Moment of inertia of the planet gear carrier. This value must be positive or zero. To ignore carrier ring inertia, enter `0`.

Moment of inertia of the combined planet gears. This value must be positive or zero. To ignore planet gear inertia, enter `0`.

#### Clutch

Number, N, of friction-generating contact surfaces inside the clutch.

Effective moment arm radius, reff , that determines the kinetic friction torque inside the clutch.

Preload force that the spring exerts on the clutch plate assemblies. Must be greater than or equal to zero.

Specify input values for the relative velocity as a vector. The values in the vector must increase from left to right. The minimum number of values depends on the interpolation method that you select. For linear interpolation, provide at least two values per dimension. For smooth interpolation, provide at least three values per dimension.

Specify the output values for the kinetic friction coefficient as a vector. All values must be greater than zero.

The coefficient of kinetic friction must be greater than zero.

#### Dependencies

To enable this parameter, for Block choice, select `Show thermal port`.

Specify the static, or peak, values of the friction coefficient as a vector. The vector must have the same number of elements as the temperature vector. Each value must be greater than the value of the corresponding element in the kinetic friction coefficient vector.

#### Dependencies

To enable this parameter, for Block choice, select `Show thermal port`.

Interpolation methods for approximating the output value when the input value is between two consecutive grid points. To optimize performance, select `Linear`. To produce a continuous curve with continuous first-order derivatives, select `Smooth`.

For more information on interpolation algorithms, see the PS Lookup Table (1D) block reference page.

Extrapolation methods for approximating the output value when the input value is outside the range specified in the argument list. To produce a curve with continuous first-order derivatives in the extrapolation region and at the boundary with the interpolation region, select `Linear`. To produce an extrapolation that does not go above the highest point in the data or below the lowest point in the data, select `Nearest`.

For more information on extrapolation algorithms, see the PS Lookup Table (1D) block reference page.

Dimensionless Coulomb static friction coefficient, kS, applied to the normal force across the clutch when the clutch is locked. The static friction coefficient, kS, must be larger than the kinetic friction coefficient, kK.

#### Dependencies

To enable this parameter, for Block Choice, select `No thermal port`.

Maximum slip velocity at which the clutch can lock. The slip velocity is the signed difference between the base and follower shaft angular velocities, that is, $w={w}_{F}-{w}_{B}$. When the kinetic friction torque is nonzero and the transferred torque is within the static friction torque limits, then the clutch locks if the actual slip velocity falls below the velocity tolerance.

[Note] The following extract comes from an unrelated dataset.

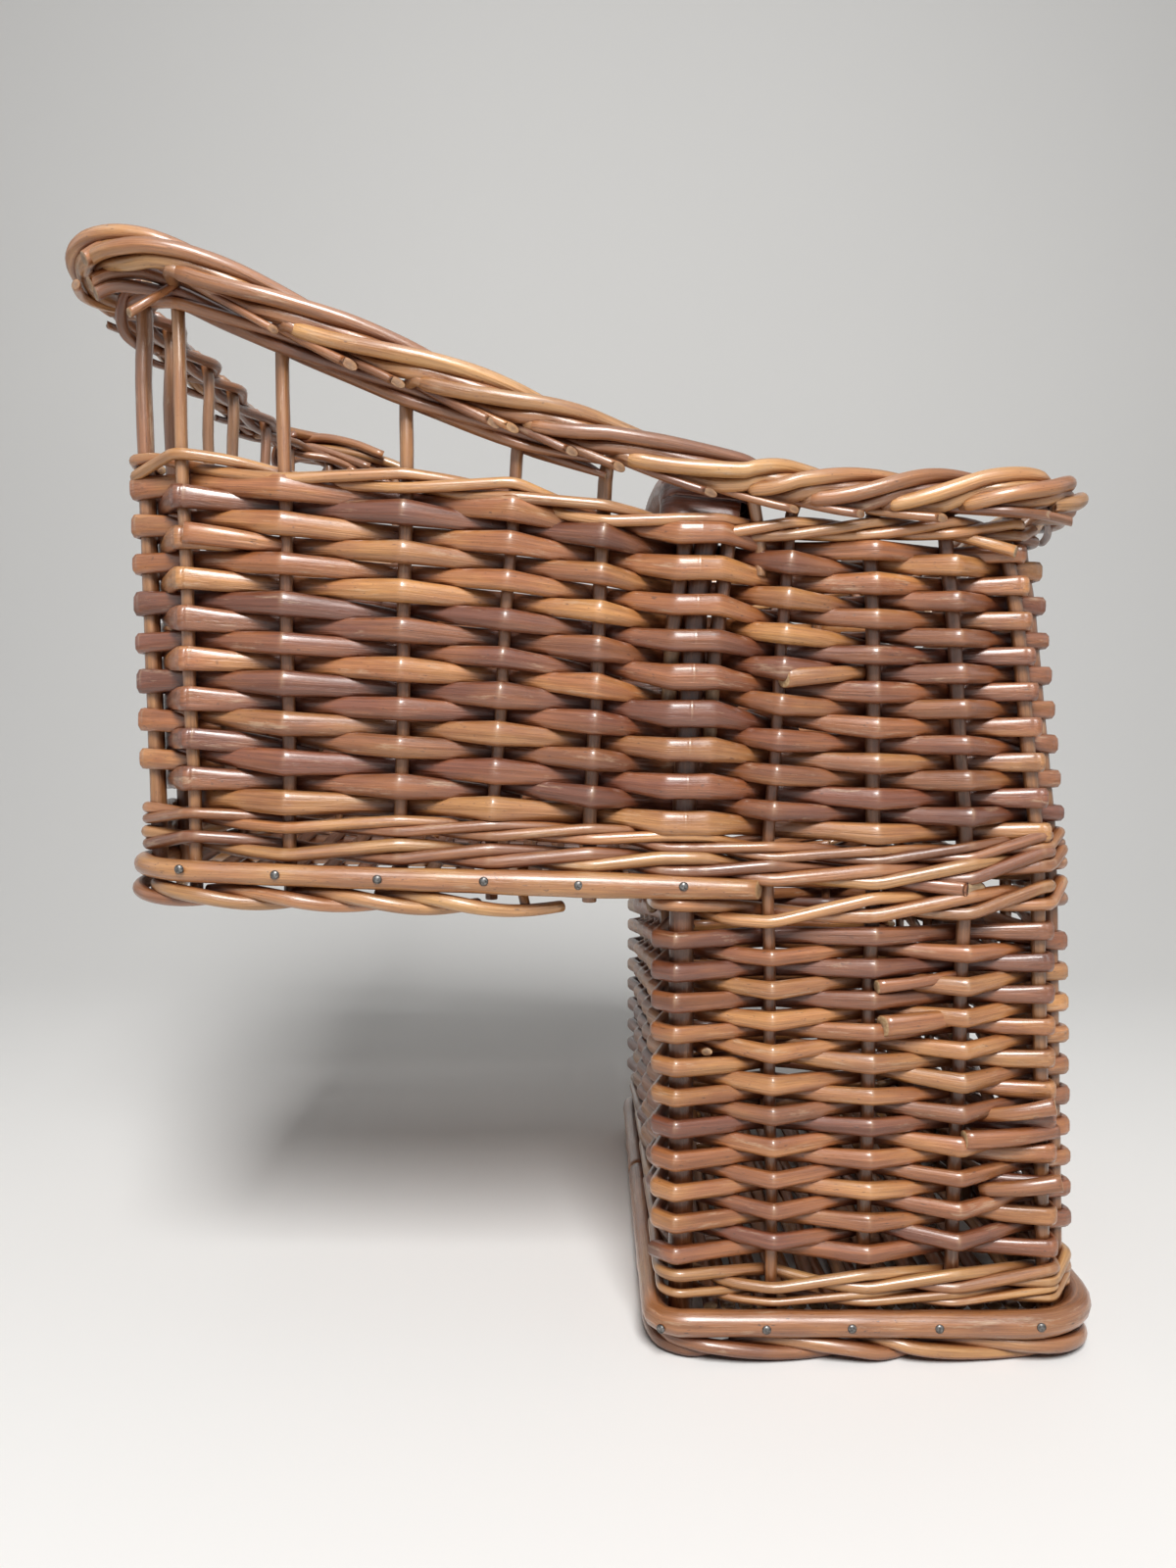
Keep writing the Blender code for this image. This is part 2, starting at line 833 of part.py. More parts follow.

Clutch state at the start of simulation. The clutch can be in one of two states, locked and unlocked. A locked clutch constrains the base and follower shafts to spin at the same velocity, that is, as a single unit. An unlocked clutch allows the two shafts to spin at different velocities, resulting in slip between the clutch plates.

#### Thermal Port

Thermal energy required to change the component temperature by a single degree. The greater the thermal mass, the more resistant the component is to temperature change.

#### Dependencies

To enable this parameter, for Block choice, select `Show thermal port`.

Component temperature at the start of simulation. The initial temperature alters the component efficiency according to an efficiency vector that you specify, affecting the starting meshing or friction losses.

#### Dependencies

To enable this parameter, for Block choice, select `Show thermal port`.